Lately, the Weather Channel has been splashing out on some seriously disturbing graphics, and the channel's most recent immersion experience is absolutely brimming with disaster.
The roughly two-minute-long, mixed-reality segment takes viewers on a journey to the year 2100, when the streets of Charleston, South Carolina are perennially flooded, rendering parts of the city uninhabitable.
It's one of the most dire forecasts on the channel to date, and as meteorologist Jen Carfagno walks us through this reality, the consequences are clear to see.
As our oceans inch ever upwards, the United States' entire coastline will face unparalleled challenges, and cities like Charleston, which are at or below sea level, will be the first to suffer.
"Climate projections from decades ago have come to fruition, and unfortunately humans ignored the warnings," says Carfagno, setting the scene for the segment.
"Warnings that are visible now."
Using verifiable sea level estimates from NOAA and the United Nations' Intergovernmental Panel on Climate Change, the channel's graphics are based not on the worst case scenario - which could be construed as overly dramatic - but on "higher-end" predictions.
Comparing the flooded streets of a future Charleston to the current-day city of Norfolk, Virginia, Carfagno is able to show how this sort of flooding is already happening on a near-annual basis.
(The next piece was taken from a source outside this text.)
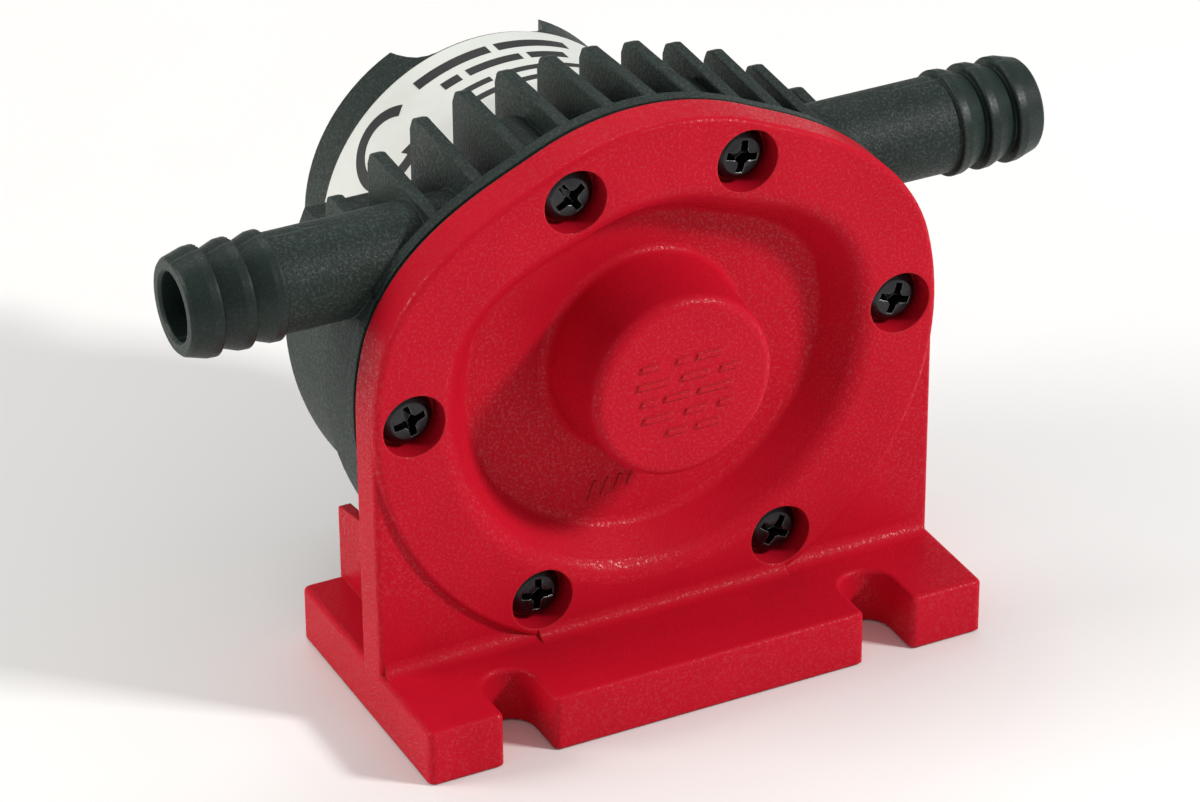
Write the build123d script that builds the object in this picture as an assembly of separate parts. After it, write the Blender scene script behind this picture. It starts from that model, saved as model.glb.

"Over the past 100 years, seas here have risen around one and a half feet partly because of what's happening thousands of miles away where the warning signs are the largest: the Arctic, the fastest-warming area on Earth," says Carfagno.
The issue is primarily due to melting glaciers, like the famed Jakobshavn Glacier in West Greenland, which has been shedding its ice at an unprecedented rate for some two decades.
So far, over half the Arctic's permanent ice has melted, and according to a report by the UN last year, we are past the point of no return.
Greenland alone contains over six metres (20 feet) of potential sea level rise, and today, the disappearance of Jakobshavn Glacier is stark and unsettling.
From where Carfagno stands on an icy outcrop, the beginning of the Jakobshavn Glacier looms in the distance. Yet as the years begin to roll back, and the glacier grows to its former glory in 1851, Carfagno finds herself within metres of the frozen wall.
"What you're watching is over 25 miles of ice, piled thousands of feet high," describes Carfagno.
None of that is left there today.
The U.S. has nearly 12,000 miles of coastline. For the millions of people living along those shores, rising seas are already becoming an issue. @JenCarfagno takes a deeper look. pic.twitter.com/nWG5BbsBka
— America’s Morning Headquarters (@AMHQ) April 9, 2019
Yet as informative and terrifying as these graphics are, some viewers are not fully satisfied.
While the channel certainly frames climate change as the ultimate culprit, the primary cause of these changes - namely, the emission of greenhouse gases by humans - is never mentioned. Nor is there a call to action.
This is obviously a huge omission, but even then, the immersive segment is a good start for an issue that is rarely discussed on the news, and is even more infrequently visualised by the public.
"Anything that can help people imagine what the future will look like - which is otherwise invisible - can be a very powerful communication tool," Anthony Leiserowitz, director of the Yale Program on Climate Change Communication, told Wired.
"It depends on the actual visualisation though, how realistic and convincing it is."
The Weather Channel's graphics may be grim and at times over-the-top, but their necessity is clear to see.